[Records with modeling code]
--------------------------------------------------

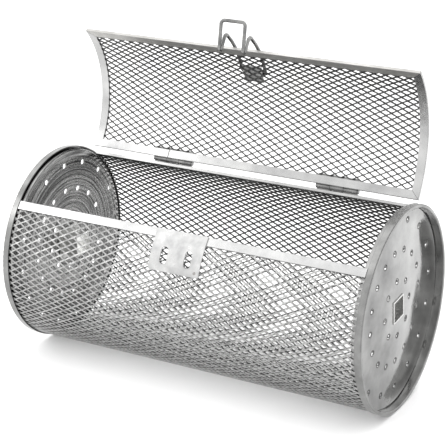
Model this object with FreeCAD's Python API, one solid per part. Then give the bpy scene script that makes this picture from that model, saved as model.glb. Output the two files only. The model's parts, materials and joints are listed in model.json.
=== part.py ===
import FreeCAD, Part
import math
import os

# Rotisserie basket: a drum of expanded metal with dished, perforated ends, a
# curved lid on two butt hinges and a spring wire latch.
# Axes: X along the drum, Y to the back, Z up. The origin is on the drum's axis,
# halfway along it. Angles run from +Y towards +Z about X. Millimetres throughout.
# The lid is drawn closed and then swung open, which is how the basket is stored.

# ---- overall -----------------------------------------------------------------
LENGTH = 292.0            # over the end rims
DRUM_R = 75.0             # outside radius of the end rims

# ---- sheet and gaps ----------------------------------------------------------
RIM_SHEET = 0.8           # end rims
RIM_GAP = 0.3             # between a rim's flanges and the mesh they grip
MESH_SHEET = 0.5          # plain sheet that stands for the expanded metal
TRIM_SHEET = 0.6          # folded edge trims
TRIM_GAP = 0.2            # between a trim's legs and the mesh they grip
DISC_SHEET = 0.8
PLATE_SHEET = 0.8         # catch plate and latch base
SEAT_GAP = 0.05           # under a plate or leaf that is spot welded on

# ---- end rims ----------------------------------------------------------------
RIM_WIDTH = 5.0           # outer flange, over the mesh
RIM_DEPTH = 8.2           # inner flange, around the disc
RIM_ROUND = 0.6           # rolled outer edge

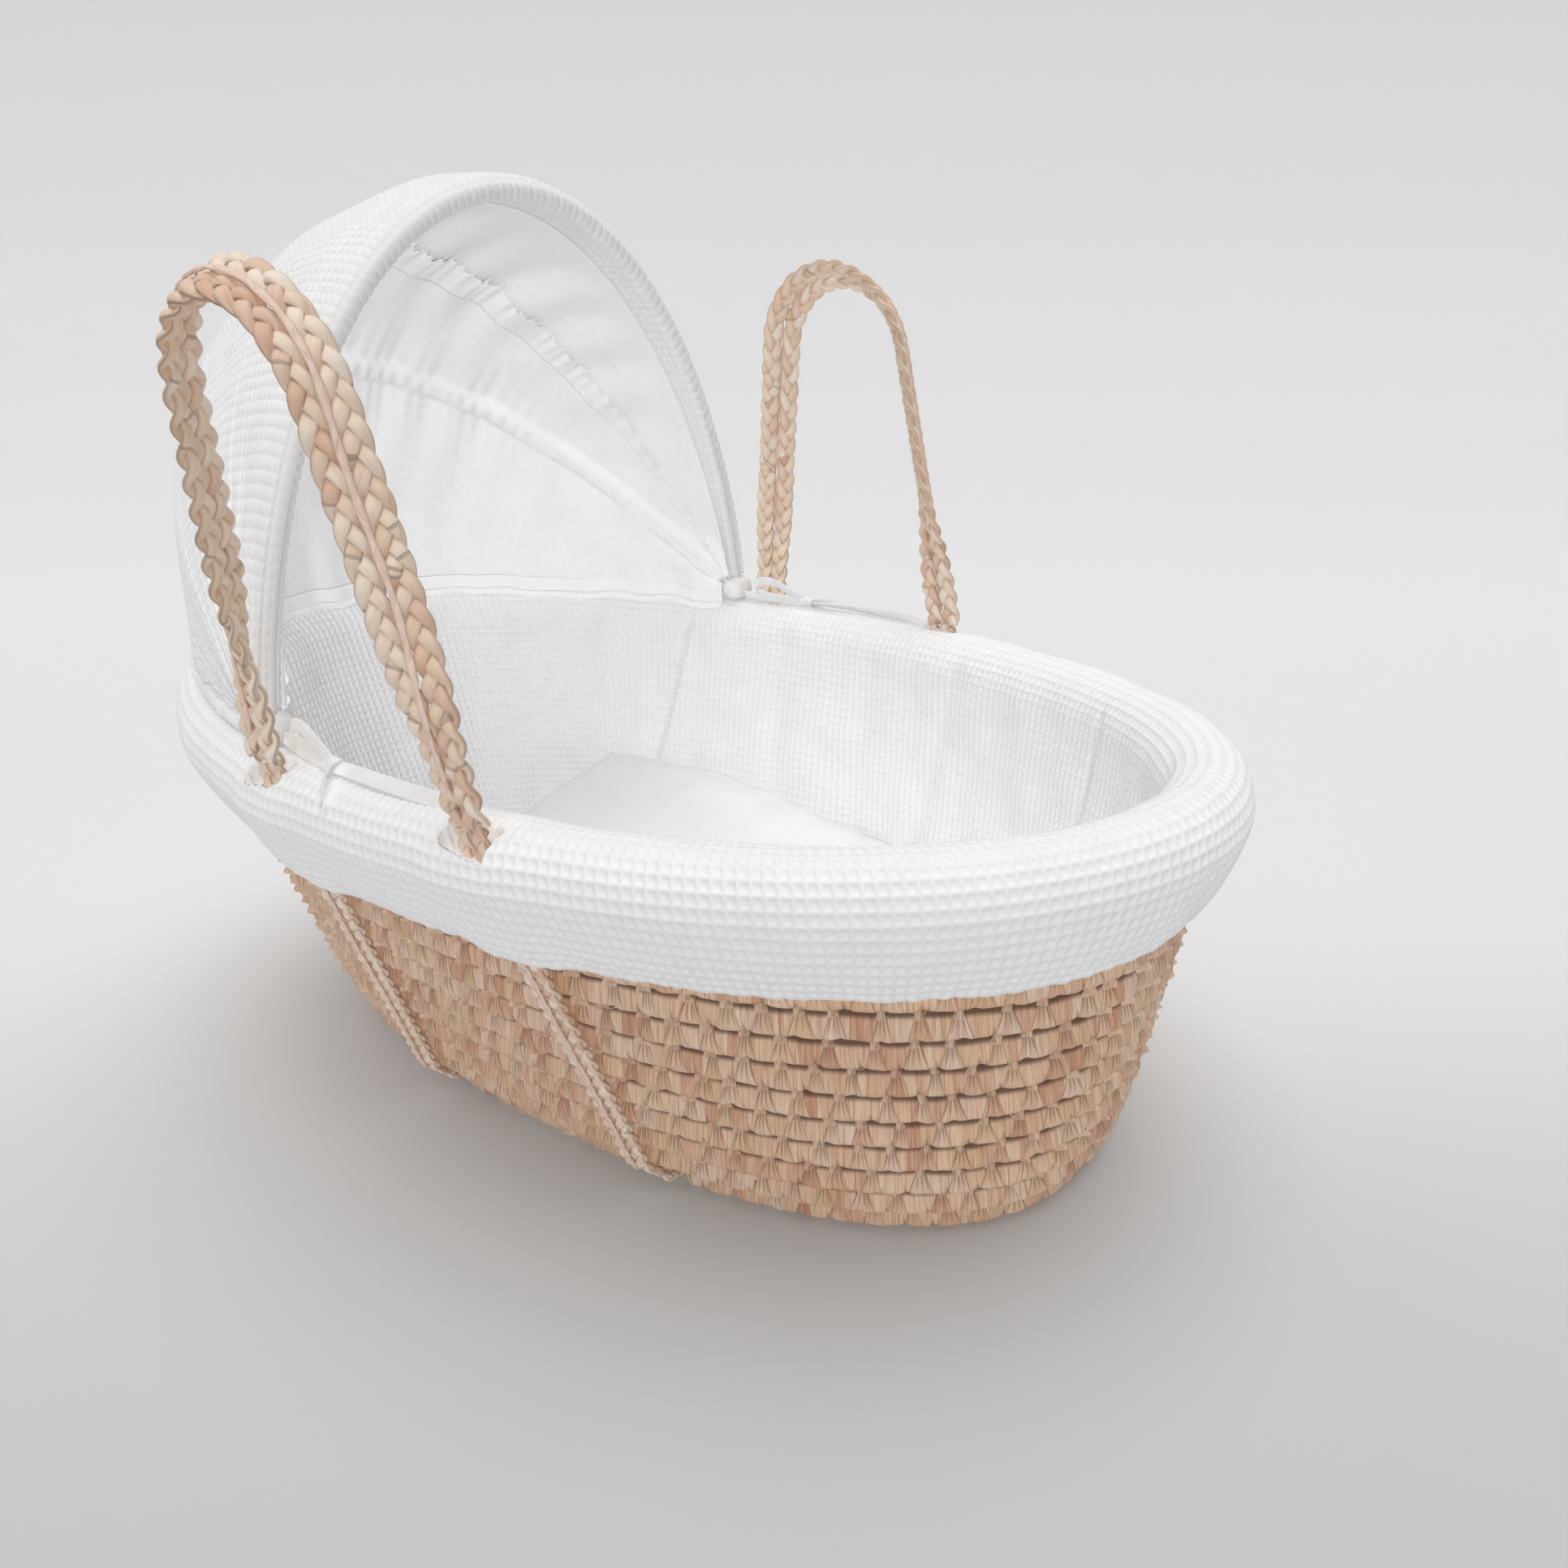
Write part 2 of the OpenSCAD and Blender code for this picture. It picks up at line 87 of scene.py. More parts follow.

--------------------------------------------------

WHAT THE TASK ASKS: Print the records above verbatim from their first line to the line containing "DRUM_R = 75.0", both included, and stop there.

FULL ANSWER:
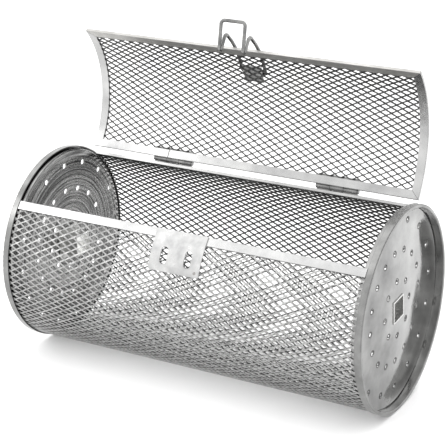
Model this object with FreeCAD's Python API, one solid per part. Then give the bpy scene script that makes this picture from that model, saved as model.glb. Output the two files only. The model's parts, materials and joints are listed in model.json.
=== part.py ===
import FreeCAD, Part
import math
import os

# Rotisserie basket: a drum of expanded metal with dished, perforated ends, a
# curved lid on two butt hinges and a spring wire latch.
# Axes: X along the drum, Y to the back, Z up. The origin is on the drum's axis,
# halfway along it. Angles run from +Y towards +Z about X. Millimetres throughout.
# The lid is drawn closed and then swung open, which is how the basket is stored.

# ---- overall -----------------------------------------------------------------
LENGTH = 292.0            # over the end rims
DRUM_R = 75.0             # outside radius of the end rims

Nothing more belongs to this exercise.